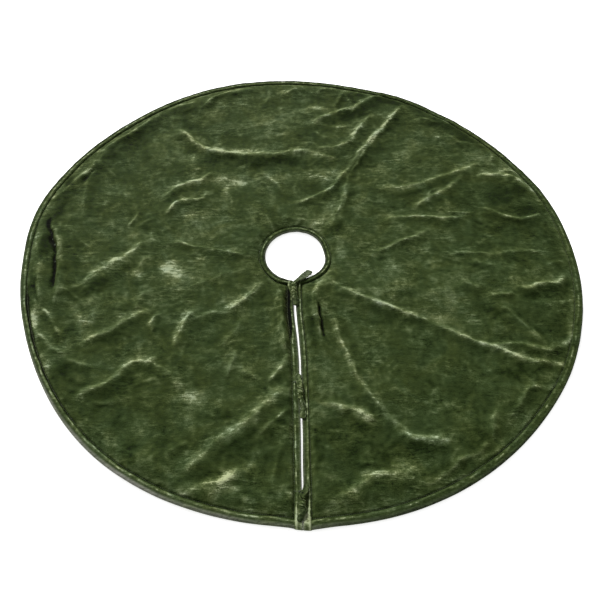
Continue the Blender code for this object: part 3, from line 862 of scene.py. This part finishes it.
def velvet(name, tone=0.405):
    """Short crushed pile: its shade follows the tone attribute, which holds how the pile lies together with
    painted highlights and painted shade.
    Where it is scuffed, and more so under the painted highlights, it has thin pale strokes and a coarser
    grain, and where it is brushed it is smooth."""
    look = Look(name)
    flat = look.attribute("flat", "Vector")
    scuffing_and_shade = look.attribute("scuff_and_shade")
    tufts = look.noise(look.stretched(flat, (110.0, 200.0, 1.0)), 1.0, 3.0, 0.65, 0.4)
    pile = look.noise(flat, 430.0, 2.0, 0.6)
    long_strokes = look.noise(look.stretched(flat, (24.0, 130.0, 1.0), 8.0), 1.0, 3.0, 0.55, 1.0)
    short_strokes = look.noise(look.stretched(flat, (48.0, 160.0, 1.0), -28.0), 1.0, 3.0, 0.6, 0.8)
    long_strokes = look.between(long_strokes, 0.46, 0.72)
    short_strokes = look.between(short_strokes, 0.52, 0.76)
    strokes = look.math("MULTIPLY", look.math("MAXIMUM", long_strokes, short_strokes), scuffing_and_shade)
    grain = look.total(0.0, (tufts, 0.70), (pile, 0.55))
    grain = look.math("MULTIPLY", grain, look.math("MULTIPLY_ADD", scuffing_and_shade, 0.65, 0.40))

    # The tone attribute holds the lie of the pile with painted highlights and painted shade.
    lie_and_light = look.math("MULTIPLY_ADD", look.attribute("tone"), 0.24, tone)
    total = look.math("MULTIPLY_ADD", strokes, 0.19, look.math("ADD", lie_and_light, grain))
    colour = look.ramp(total, VELVET_TONES)
    shift = look.ramp(look.noise(flat, 15.0, 4.0, 0.6, 0.8), ((0.36, WARM_SHIFT), (0.64, COOL_SHIFT)))
    colour = look.mix(1.0, colour, shift, "MULTIPLY")
    # Mix towards the pale grey of the cloth's back, which at the rim's front left is a painted sheen too.
    bare_and_sheen = look.math("MULTIPLY", look.attribute("bare_and_sheen"), look.between(tufts, 0.30, 0.60, 0.65, 1.0))
    look.surface(
        Base_Color=look.mix(bare_and_sheen, colour, BARE_AND_SHEEN_GREY),
        Roughness=look.between(tufts, 0.3, 0.7, 0.75, 0.95),
        Specular_IOR_Level=0.05,
        Sheen_Weight=0.30,
        Sheen_Roughness=0.35,
        Sheen_Tint=(0.45, 0.56, 0.18),
    )
    ridges = look.bump(strokes, 0.0006, 0.6)
    uneven = look.bump(tufts, 0.0012, 0.7, ridges)
    look.surface(Normal=look.bump(pile, 0.0007, 0.7, uneven))
    return look.material


def cotton(name):
    """Plain-woven cotton: crossing threads with slubs."""
    look = Look(name)
    flat = look.attribute("flat", "Vector")
    weave = look.math("MAXIMUM", look.wave(flat, 320.0, "X", 0.6), look.wave(flat, 320.0, "Y", 0.6))
    slubs = look.noise(look.stretched(flat, (40.0, 420.0, 1.0)), 1.0)
    clouds = look.noise(flat, 14.0, 4.0)
    tone = look.total(0.5, (weave, 0.5), (slubs, 1.0), (clouds, 1.0))
    look.surface(
        Base_Color=look.ramp(tone, ((0.1, (0.022, 0.034, 0.016)), (0.9, (0.060, 0.078, 0.042)))),
        Roughness=look.between(slubs, 0.3, 0.7, 0.78, 0.92),
        Specular_IOR_Level=0.2,
        Sheen_Weight=0.1,
        Normal=look.bump(weave, 0.0004, 0.7),
    )
    return look.material


def thread_material(name):
    """Twisted sewing thread."""
    look = Look(name)
    flat = look.attribute("flat", "Vector")
    ply = look.wave(flat, 700.0, "DIAGONAL")
    shade = look.noise(flat, 60.0, 2.0)
    tone = look.total(0.5, (ply, 0.6), (shade, 1.2))
    look.surface(
        Base_Color=look.ramp(tone, ((0.1, (0.028, 0.042, 0.016)), (0.9, (0.085, 0.110, 0.052)))),
        Roughness=look.between(shade, 0.3, 0.7, 0.5, 0.7),
        Specular_IOR_Level=0.2,
        Sheen_Weight=0.2,
        Normal=look.bump(ply, 0.0002, 0.6),
    )
    return look.material


# ---------------------------------------------------------------- cloths
# Outwards and round, the length of a cell; cells are finer beside the seams.
VELVET_CELLS = (0.0032, 0.0038)
LINING_CELLS = (0.0075, 0.0090)
EDGE_CELL = 0.0014
EDGE_ROWS, EDGE_COLUMNS = 6, 9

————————

Task requirements
Copy out each line exactly as written.

Task answer
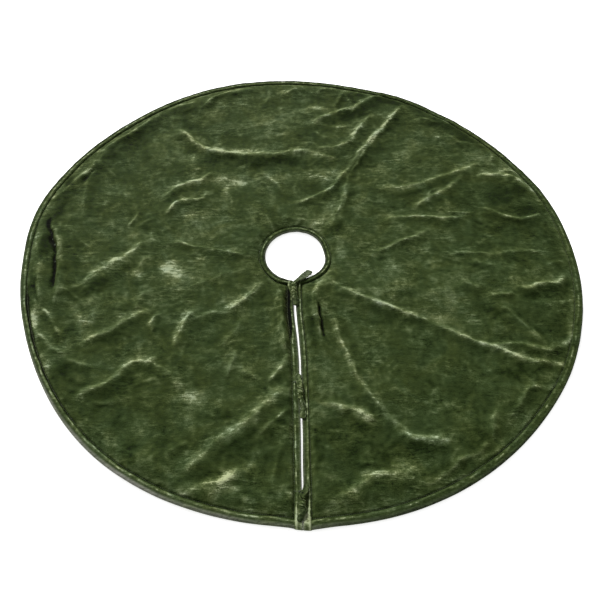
Continue the Blender code for this object: part 3, from line 862 of scene.py. This part finishes it.
def velvet(name, tone=0.405):
    """Short crushed pile: its shade follows the tone attribute, which holds how the pile lies together with
    painted highlights and painted shade.
    Where it is scuffed, and more so under the painted highlights, it has thin pale strokes and a coarser
    grain, and where it is brushed it is smooth."""
    look = Look(name)
    flat = look.attribute("flat", "Vector")
    scuffing_and_shade = look.attribute("scuff_and_shade")
    tufts = look.noise(look.stretched(flat, (110.0, 200.0, 1.0)), 1.0, 3.0, 0.65, 0.4)
    pile = look.noise(flat, 430.0, 2.0, 0.6)
    long_strokes = look.noise(look.stretched(flat, (24.0, 130.0, 1.0), 8.0), 1.0, 3.0, 0.55, 1.0)
    short_strokes = look.noise(look.stretched(flat, (48.0, 160.0, 1.0), -28.0), 1.0, 3.0, 0.6, 0.8)
    long_strokes = look.between(long_strokes, 0.46, 0.72)
    short_strokes = look.between(short_strokes, 0.52, 0.76)
    strokes = look.math("MULTIPLY", look.math("MAXIMUM", long_strokes, short_strokes), scuffing_and_shade)
    grain = look.total(0.0, (tufts, 0.70), (pile, 0.55))
    grain = look.math("MULTIPLY", grain, look.math("MULTIPLY_ADD", scuffing_and_shade, 0.65, 0.40))

    # The tone attribute holds the lie of the pile with painted highlights and painted shade.
    lie_and_light = look.math("MULTIPLY_ADD", look.attribute("tone"), 0.24, tone)
    total = look.math("MULTIPLY_ADD", strokes, 0.19, look.math("ADD", lie_and_light, grain))
    colour = look.ramp(total, VELVET_TONES)
    shift = look.ramp(look.noise(flat, 15.0, 4.0, 0.6, 0.8), ((0.36, WARM_SHIFT), (0.64, COOL_SHIFT)))
    colour = look.mix(1.0, colour, shift, "MULTIPLY")
    # Mix towards the pale grey of the cloth's back, which at the rim's front left is a painted sheen too.
    bare_and_sheen = look.math("MULTIPLY", look.attribute("bare_and_sheen"), look.between(tufts, 0.30, 0.60, 0.65, 1.0))
    look.surface(
        Base_Color=look.mix(bare_and_sheen, colour, BARE_AND_SHEEN_GREY),
        Roughness=look.between(tufts, 0.3, 0.7, 0.75, 0.95),
        Specular_IOR_Level=0.05,
        Sheen_Weight=0.30,
        Sheen_Roughness=0.35,
        Sheen_Tint=(0.45, 0.56, 0.18),
    )
    ridges = look.bump(strokes, 0.0006, 0.6)
    uneven = look.bump(tufts, 0.0012, 0.7, ridges)
    look.surface(Normal=look.bump(pile, 0.0007, 0.7, uneven))
    return look.material


def cotton(name):
    """Plain-woven cotton: crossing threads with slubs."""
    look = Look(name)
    flat = look.attribute("flat", "Vector")
    weave = look.math("MAXIMUM", look.wave(flat, 320.0, "X", 0.6), look.wave(flat, 320.0, "Y", 0.6))
    slubs = look.noise(look.stretched(flat, (40.0, 420.0, 1.0)), 1.0)
    clouds = look.noise(flat, 14.0, 4.0)
    tone = look.total(0.5, (weave, 0.5), (slubs, 1.0), (clouds, 1.0))
    look.surface(
        Base_Color=look.ramp(tone, ((0.1, (0.022, 0.034, 0.016)), (0.9, (0.060, 0.078, 0.042)))),
        Roughness=look.between(slubs, 0.3, 0.7, 0.78, 0.92),
        Specular_IOR_Level=0.2,
        Sheen_Weight=0.1,
        Normal=look.bump(weave, 0.0004, 0.7),
    )
    return look.material


def thread_material(name):
    """Twisted sewing thread."""
    look = Look(name)
    flat = look.attribute("flat", "Vector")
    ply = look.wave(flat, 700.0, "DIAGONAL")
    shade = look.noise(flat, 60.0, 2.0)
    tone = look.total(0.5, (ply, 0.6), (shade, 1.2))
    look.surface(
        Base_Color=look.ramp(tone, ((0.1, (0.028, 0.042, 0.016)), (0.9, (0.085, 0.110, 0.052)))),
        Roughness=look.between(shade, 0.3, 0.7, 0.5, 0.7),
        Specular_IOR_Level=0.2,
        Sheen_Weight=0.2,
        Normal=look.bump(ply, 0.0002, 0.6),
    )
    return look.material


# ---------------------------------------------------------------- cloths
# Outwards and round, the length of a cell; cells are finer beside the seams.
VELVET_CELLS = (0.0032, 0.0038)
LINING_CELLS = (0.0075, 0.0090)
EDGE_CELL = 0.0014
EDGE_ROWS, EDGE_COLUMNS = 6, 9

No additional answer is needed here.